Nepal’s Young Men, Lost to Migration, Then a Quake
Photo
Many bodies prepared for cremation last week in Kathmandu were of young men from Gongabu, a common stopover for Nepali migrant workers headed overseas.Credit Daniel Berehulak for The New York Times
KATHMANDU, Nepal — When the dense pillar of smoke from cremations by the Bagmati River was thinning late last week, the bodies were all coming from Gongabu, a common stopover for Nepali migrant workers headed overseas, and they were all of young men.
Hindu custom dictates that funeral pyres should be lighted by the oldest son of the deceased, but these men were too young to have sons, so they were burned by their brothers or fathers. Sukla Lal, a maize farmer, made a 14-hour journey by bus to retrieve the body of his 19-year-old son, who had been on his way to the Persian Gulf to work as a laborer.
“He wanted to live in the countryside, but he was compelled to leave by poverty,” Mr. Lal said, gazing ahead steadily as his son’s remains smoldered. “He told me, ‘You can live on your land, and I will come up with money, and we will have a happy family.’ ”

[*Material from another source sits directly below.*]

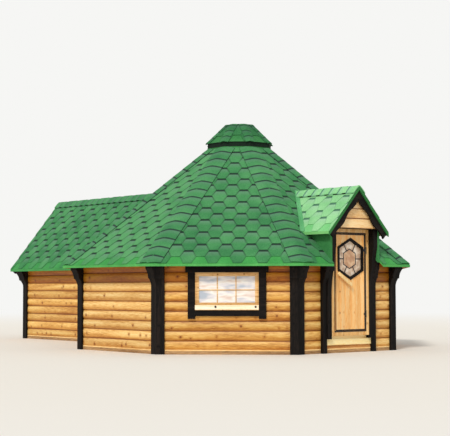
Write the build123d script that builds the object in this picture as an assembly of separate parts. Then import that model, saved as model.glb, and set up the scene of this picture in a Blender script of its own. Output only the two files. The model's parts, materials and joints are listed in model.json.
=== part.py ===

Weeks will pass before the authorities can give a complete accounting of who died in the April 25 earthquake, but it is already clear that Nepal cannot afford the losses. The countryside was largely stripped of its healthy young men even before the quake, as they migrated in great waves — 1,500 a day by some estimates — to work as laborers in India, Malaysia or one of the gulf nations, leaving many small communities populated only by elderly parents, women and children. Economists say that at some times of the year, one-quarter of Nepal’s population is working outside the country.